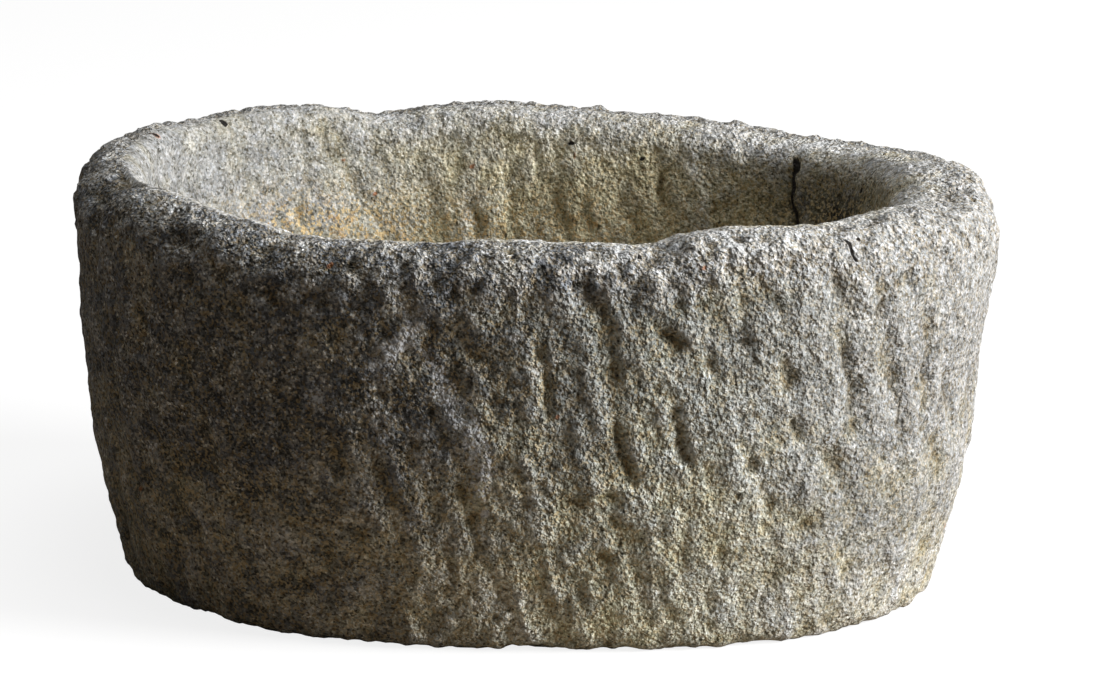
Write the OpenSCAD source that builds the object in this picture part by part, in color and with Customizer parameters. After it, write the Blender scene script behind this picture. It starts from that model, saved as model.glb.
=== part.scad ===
// Stone trough: one block of granite, hewn to a blunt oval and hollowed out with a point chisel.
// Frame: X along the length, Y across, Z up. The origin is on the ground at the middle of the plan.
// Angles run round the plan from the +X end, so 90 is the back and 270 the front.
// Units are millimetres and degrees.

/* [Size] */
// Length of the plan outline
length = 850; // [720:5:1000]
// Width of the plan outline
width = 612; // [540:4:760]
// Height of the mean rim line above the ground
rim_height = 381; // [330:1:440]

/* [Plan] */
// Squareness of the oval: 2 is an ellipse, more is blunter at the corners
squareness = 2.4; // [2:0.1:3]
// Lean of the oval towards one diagonal, as a share of the radius
skew = -0.027; // [-0.04:0.001:0.04]
// Egg shape, which blunts one end more than the other, as a share of the radius
egg = 0.015; // [0:0.001:0.03]
// Four-sidedness of the oval, as a share of the radius
corners = 0.004; // [0:0.001:0.02]

/* [Outer wall] */
// How far the foot is drawn in from the plan outline
foot_draw = 46; // [25:1:65]
// Height above the ground at which the draw ends
draw_height = 374; // [330:2:400]
// Power of the draw: 1 is a straight slope, more bellies the wall
belly = 2.6; // [1.4:0.1:3.2]
// Worn radius of the arris where the wall meets the ground
foot_radius = 12; // [6:1:24]

/* [Rim] */
// Thickness of the wall at the rim, on the long sides
side_wall = 78; // [66:1:100]
// Thickness of the wall at the rim, at the +X end
right_wall = 98; // [66:1:120]
// Thickness of the wall at the rim, at the -X end
left_wall = 68; // [62:1:100]
// How far the crown of the rim lies in from the plan outline
crown_inset = 45; // [30:1:52]
// Height of the round that brings the outer wall up to the crown
outer_round = 44; // [20:1:60]
// Height of the round that takes the crown down to the basin's wall
inner_round = 32; // [14:1:44]
// How much higher the inner round is at the -X end, where the rim is worn
worn_round = 10; // [0:1:14]
// Squareness of both rounds: 2 is an ellipse, more is flatter on the crown
round_squareness = 2.4; // [2:0.1:3]

/* [Basin] */
// Thickness of the floor at its middle
floor_thickness = 96; // [70:1:130]
// How far the basin's wall draws in on its way down, on the long sides
basin_draw = 36; // [20:1:50]
// How much more the basin's wall draws in at the -X end, and how much less at the +X end
worn_draw = 8; // [0:1:12]
// Radius of the round between the basin's wall and the floor
basin_radius = 62; // [40:1:75]
// How much higher the floor is at its edge than at its middle
floor_dish = 8; // [1:1:12]

/* [Hewing] */
// Strength of the broad swells and hollows that the hewing left: 1 is as found, 0 is a smooth form
hewing = 1; // [0:0.1:1.2]

/* [Resolution] */
// Facets around the trough
around = 96; // [72:8:112]

/* [Hidden] */

// How far the hewn block reaches below the ground line before its bed is dressed flat
bed_allowance = 6;
// Room that the dressing cut takes beyond the block on every side
cut_margin = 50;

// The rim's rise above its mean line, as [angle, rise]
rim_line = [
    [0, 8], [14, -2], [26, -10], [38, -13], [50, -5], [64, -2], [82, 0], [98, 3], [109, -1], [119, -13],
    [129, 2], [141, 2], [150, -1], [161, 4], [176, 5], [190, 7], [208, 11], [219, 2], [231, -8],
    [250, -6], [268, -2], [280, -3], [294, -7], [303, 9], [311, 8], [322, 4], [335, 7], [348, -2]
];
// Stretch of rim that each point of the rim line governs, in degrees
rim_line_reach = 7;

// Broad swells of the outer wall, as [angle, height, reach round, reach up, how far it stands out].
// A hollow stands out by a negative amount.
outer_swells = [
    [0, 318, 34, 42, 5], [0, 215, 34, 40, -3], [180, 290, 30, 45, -2], [180, 205, 30, 45, -3],
    [22, 120, 14, 60, 2], [48, 240, 12, 50, -3], [64, 150, 12, 60, 3], [80, 290, 10, 40, -2],
    [97, 190, 12, 60, 3], [112, 110, 12, 45, -3], [124, 270, 10, 45, 2], [141, 180, 12, 60, -3],
    [158, 110, 12, 50, 2], [203, 230, 9, 60, 2], [219, 150, 10, 60, -2], [236, 250, 8, 50, 2],
    [250, 130, 9, 60, 2], [258, 265, 7, 45, -4], [268, 190, 7, 60, 3], [279, 280, 6, 45, -2],
    [289, 180, 6, 60, -2], [299, 290, 6, 40, -3], [306, 160, 7, 55, 3], [319, 240, 8, 60, -2],
    [334, 130, 10, 55, 2]
];
// Broad swells of the basin's wall, in the same form. A swell stands out into the basin.
basin_swells = [
    [12, 270, 14, 50, 3], [34, 250, 7, 60, -3], [47, 290, 8, 45, 4], [62, 230, 8, 60, -3],
    [76, 300, 8, 40, 3], [90, 240, 7, 60, -3], [104, 290, 8, 45, 3], [121, 240, 9, 60, -3],
    [139, 290, 10, 45, 3], [160, 240, 12, 60, -2], [184, 260, 14, 60, 3], [208, 230, 10, 60, -3],
    [229, 280, 10, 45, 3], [250, 220, 9, 60, -3], [268, 280, 9, 45, 3], [287, 230, 9, 60, -3],
    [306, 280, 9, 45, 3], [327, 230, 10, 60, -3], [346, 280, 10, 45, 2]
];

wall_steps = 13;
round_steps = 5;
foot_steps = 2;
basin_steps = 8;
corner_steps = 5;
floor_steps = 4;

function sum(list) = list * [for (v = list) 1];
function turn_between(a, b) = abs(((a - b + 540) % 360) - 180);

// The rim's rise at an angle: the mean of the rim line's points, weighted by their nearness
function rim_rise(a) =
    let (nearness = [for (p = rim_line) exp(-pow(turn_between(a, p[0]) / rim_line_reach, 2))])
    nearness * [for (p = rim_line) p[1]] / sum(nearness);
function rim_z(a) = rim_height + rim_rise(a);

function stand_out(swells, a, z) = hewing * sum([
    for (s = swells) s[4] * exp(-pow(turn_between(a, s[0]) / s[2], 2) - pow((z - s[1]) / s[3], 2))
]);

// The oval before it is brought to its length and width
function oval_radius(a) =
    pow(pow(abs(cos(a)), squareness) + pow(abs(sin(a)) * length / width, squareness), -1 / squareness)
    * (1 + skew * sin(2 * a) + egg * cos(3 * a) + corners * cos(4 * a));
angles = [for (i = [0:around - 1]) i * 360 / around];
oval = [for (a = angles) oval_radius(a) * [cos(a), sin(a)]];
oval_low = [min([for (p = oval) p.x]), min([for (p = oval) p.y])];
oval_high = [max([for (p = oval) p.x]), max([for (p = oval) p.y])];

// The plan outline, exactly length by width about the origin
outline = [for (p = oval) [
    ((p.x - oval_low.x) / (oval_high.x - oval_low.x) - 0.5) * length,
    ((p.y - oval_low.y) / (oval_high.y - oval_low.y) - 0.5) * width
]];

// The wall's section at an angle. Each station is [inset from the plan outline, height].
function towards_right(a) = pow(max(0, cos(a)), 2);
function towards_left(a) = pow(max(0, -cos(a)), 2);
function wall_at(a) =
    side_wall + (right_wall - side_wall) * towards_right(a) + (left_wall - side_wall) * towards_left(a);
function inner_round_at(a) = inner_round + worn_round * towards_left(a);
function basin_draw_at(a) = basin_draw - worn_draw * cos(a);
function outer_inset(a, z) =
    foot_draw * pow(max(0, 1 - z / draw_height), belly) - stand_out(outer_swells, a, z);
function outer_top(a) = rim_z(a) - outer_round;
function inner_top(a) = rim_z(a) - inner_round_at(a);
basin_edge_z = floor_thickness + floor_dish;

// A quarter of a superellipse from [1, 0] at 0 degrees to [0, 1] at 90
function round_x(t) = pow(max(0, cos(t)), 2 / round_squareness);
function round_z(t) = pow(max(0, sin(t)), 2 / round_squareness);

function foot_stations(a) =
    let (come_in = function(t) foot_radius * (1 - sin(t)), rise = function(t) foot_radius * (1 - cos(t)))
    concat(
        [[outer_inset(a, 0) + foot_radius, -bed_allowance]],
        [for (i = [0:foot_steps - 1]) let (t = i * 90 / foot_steps)
            [outer_inset(a, rise(t)) + come_in(t), rise(t)]]
    );
function outer_stations(a) = [
    for (i = [0:wall_steps]) let (z = foot_radius + (outer_top(a) - foot_radius) * i / wall_steps)
        [outer_inset(a, z), z]
];
function outer_round_stations(a) =
    let (foot = outer_inset(a, outer_top(a)))
    [for (i = [1:round_steps]) let (t = i * 90 / round_steps)
        [crown_inset + (foot - crown_inset) * round_x(t), outer_top(a) + outer_round * round_z(t)]];
function inner_round_stations(a) = [
    for (i = [1:round_steps]) let (t = 90 - i * 90 / round_steps)
        [crown_inset + (wall_at(a) - crown_inset) * round_x(t), inner_top(a) + inner_round_at(a) * round_z(t)]
];
function basin_wall_stations(a) =
    let (low = basin_edge_z + basin_radius)
    [for (i = [1:basin_steps]) let (t = i / basin_steps, z = inner_top(a) + (low - inner_top(a)) * t)
        [wall_at(a) + basin_draw_at(a) * t + stand_out(basin_swells, a, z), z]];
function basin_corner_stations(a) =
    let (low = basin_edge_z + basin_radius)
    [for (i = [1:corner_steps]) let (t = i * 90 / corner_steps) [
        wall_at(a) + basin_draw_at(a) + basin_radius * (1 - cos(t)) + stand_out(basin_swells, a, low) * cos(t),
        low - basin_radius * sin(t)
    ]];
function section(a) = concat(
    foot_stations(a), outer_stations(a), outer_round_stations(a),
    inner_round_stations(a), basin_wall_stations(a), basin_corner_stations(a)
);
function placed(p, station) = concat(p * (1 - station[0] / norm(p)), station[1]);

// Rings of points from the bed up the outer wall, over the rim and down to the middle of the floor
sections = [for (a = angles) section(a)];
wall_rings = [for (k = [0:len(sections[0]) - 1]) [for (i = [0:around - 1]) placed(outline[i], sections[i][k])]];
floor_edge = wall_rings[len(wall_rings) - 1];
floor_rings = [for (k = [1:floor_steps - 1]) let (share = 1 - k / floor_steps)
    [for (p = floor_edge) [p.x * share, p.y * share, floor_thickness + floor_dish * pow(share, 2)]]];
rings = concat(wall_rings, floor_rings);

// The two triangles of each facet between one ring and the next
function strip(ring) = [
    for (i = [0:around - 1])
        let (a = ring * around + i, b = ring * around + (i + 1) % around, c = a + around, d = b + around)
        each [[a, c, b], [b, c, d]]
];

module hewn_block() {
    bed_middle = len(rings) * around;
    floor_middle = bed_middle + 1;
    last_ring = (len(rings) - 1) * around;
    points = concat(
        [for (ring = rings) each ring],
        [[0, 0, -bed_allowance], [0, 0, floor_thickness]]
    );
    bed = [for (i = [0:around - 1]) [bed_middle, i, (i + 1) % around]];
    floor_fan = [for (i = [0:around - 1]) [floor_middle, last_ring + (i + 1) % around, last_ring + i]];
    polyhedron(points, concat(bed, [for (k = [0:len(rings) - 2]) each strip(k)], floor_fan), convexity = 6);
}

// Everything below the ground line, which the dressing of the bed takes away
module bed_cut() {
    translate([-length / 2 - cut_margin, -width / 2 - cut_margin, -bed_allowance - cut_margin])
        cube([length + 2 * cut_margin, width + 2 * cut_margin, bed_allowance + cut_margin]);
}

module stone_trough() {
    color([0.52, 0.50, 0.46])
        difference() {
            hewn_block();
            bed_cut();
        }
}

stone_trough();
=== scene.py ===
"""A stone trough, hewn from one block of granite and hollowed out with a point chisel, on a pale floor."""

import math
import random

import bmesh
import bpy
import numpy as np
from mathutils import Euler, Matrix, Vector, noise


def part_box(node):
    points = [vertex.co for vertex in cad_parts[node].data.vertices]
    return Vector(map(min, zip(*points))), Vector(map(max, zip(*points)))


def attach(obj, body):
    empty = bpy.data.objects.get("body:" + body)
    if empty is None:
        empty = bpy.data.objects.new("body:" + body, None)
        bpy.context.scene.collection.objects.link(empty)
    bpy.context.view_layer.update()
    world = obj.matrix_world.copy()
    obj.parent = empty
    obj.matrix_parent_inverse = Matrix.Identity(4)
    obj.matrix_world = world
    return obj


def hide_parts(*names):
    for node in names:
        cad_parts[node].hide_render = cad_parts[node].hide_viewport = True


MM = 0.001
NODE = "stone_trough"
CAD_WELD = 0.05 * MM
SKIN_WELD = 0.01 * MM

# The camera that took the photograph, found from the trough's outline in it
SENSOR = 36.0
LENS = 124.94
CAMERA_DISTANCE = 3.6
CAMERA_ELEVATION = math.radians(16.2)
CAMERA_ROLL = math.radians(0.91)
AIM = Vector((0.0198, 0, 0.2096))

# The mesh of the hewn surface: about 4.5 mm from point to point wherever it shows. Over the basin's floor the rings
# lie further apart, as each step there counts for less.
COLUMNS = 528
WALL_RINGS = 182
BED_RINGS = 3
FLOOR_STEP_SHARE = 0.35
FLOOR_RISE = 12 * MM

# How much the chisel's drags turn round the stone as they rise, in radians per metre, and how drawn out they are
DRAG_LEAN = 0.8
DRAG_STRETCH = 3.4
# Noise is read at a tilt, so that its own grid never runs level round the stone
NOISE_TILT = np.array(Euler((0.6, 0.9, 0.4)).to_matrix())

# The relief, in mm. RELIEF_BASE is where it lies as a whole, and DEEPEST_CUT holds the chisel's furrows and creases.
RELIEF_BASE = -1.2
RELIEF_LIFT = 1.4
DEEPEST_CUT = 7.5
LUMP_HEIGHT = 1.6
KNOB_HEIGHT = 1.5
RIM_KNOB_HEIGHT = 1.7
CRUMB_HEIGHT = 1.3
CHIP_DEPTH = 2.8
SWELL_HEIGHT = 2.4
DRAG_DEPTH = 1.8
CRACK_DEPTH = 5
CRACK_LIP = 2.5
# How much of the relief the basin and the top of the rim have lost to wear, and how much more at their left end
BASIN_WEAR = 0.45
LEFT_WEAR = 0.12
# Chips and knobs gather round the rim: none this far below its top, in mm, and all of them from the second number up
RIM_BAND = (75, 25)

# How far a furrow reaches to the side where the angle is less and to the side where it is more, in mm
FURROW_REACH = (7.5, 4.5)
VALLEY_REACH = (14, 7)
RIDGE_REACH = (7, 5)
BASIN_REACH = (5, 9)
# How deep the broad valley round a furrow is, as a share of the furrow
VALLEY_SHARE = 0.4
# The dark line of a furrow is its side away from the lamp, and its bottom lies this many degrees to the left in
# the photo
DARK_SIDE = 1.3
FURROW_SEED = 11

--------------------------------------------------

### [WHAT YOU WILL DO]
Can you repeat, word for word, every line above from the one containing "and the next" down to the one containing "SKIN_WELD = 0.01 * MM", including both?

### [ANSWER TO THE EXERCISE]
// The two triangles of each facet between one ring and the next
function strip(ring) = [
    for (i = [0:around - 1])
        let (a = ring * around + i, b = ring * around + (i + 1) % around, c = a + around, d = b + around)
        each [[a, c, b], [b, c, d]]
];

module hewn_block() {
    bed_middle = len(rings) * around;
    floor_middle = bed_middle + 1;
    last_ring = (len(rings) - 1) * around;
    points = concat(
        [for (ring = rings) each ring],
        [[0, 0, -bed_allowance], [0, 0, floor_thickness]]
    );
    bed = [for (i = [0:around - 1]) [bed_middle, i, (i + 1) % around]];
    floor_fan = [for (i = [0:around - 1]) [floor_middle, last_ring + (i + 1) % around, last_ring + i]];
    polyhedron(points, concat(bed, [for (k = [0:len(rings) - 2]) each strip(k)], floor_fan), convexity = 6);
}

// Everything below the ground line, which the dressing of the bed takes away
module bed_cut() {
    translate([-length / 2 - cut_margin, -width / 2 - cut_margin, -bed_allowance - cut_margin])
        cube([length + 2 * cut_margin, width + 2 * cut_margin, bed_allowance + cut_margin]);
}

module stone_trough() {
    color([0.52, 0.50, 0.46])
        difference() {
            hewn_block();
            bed_cut();
        }
}

stone_trough();
=== scene.py ===
"""A stone trough, hewn from one block of granite and hollowed out with a point chisel, on a pale floor."""

import math
import random

import bmesh
import bpy
import numpy as np
from mathutils import Euler, Matrix, Vector, noise


def part_box(node):
    points = [vertex.co for vertex in cad_parts[node].data.vertices]
    return Vector(map(min, zip(*points))), Vector(map(max, zip(*points)))


def attach(obj, body):
    empty = bpy.data.objects.get("body:" + body)
    if empty is None:
        empty = bpy.data.objects.new("body:" + body, None)
        bpy.context.scene.collection.objects.link(empty)
    bpy.context.view_layer.update()
    world = obj.matrix_world.copy()
    obj.parent = empty
    obj.matrix_parent_inverse = Matrix.Identity(4)
    obj.matrix_world = world
    return obj


def hide_parts(*names):
    for node in names:
        cad_parts[node].hide_render = cad_parts[node].hide_viewport = True


MM = 0.001
NODE = "stone_trough"
CAD_WELD = 0.05 * MM
SKIN_WELD = 0.01 * MM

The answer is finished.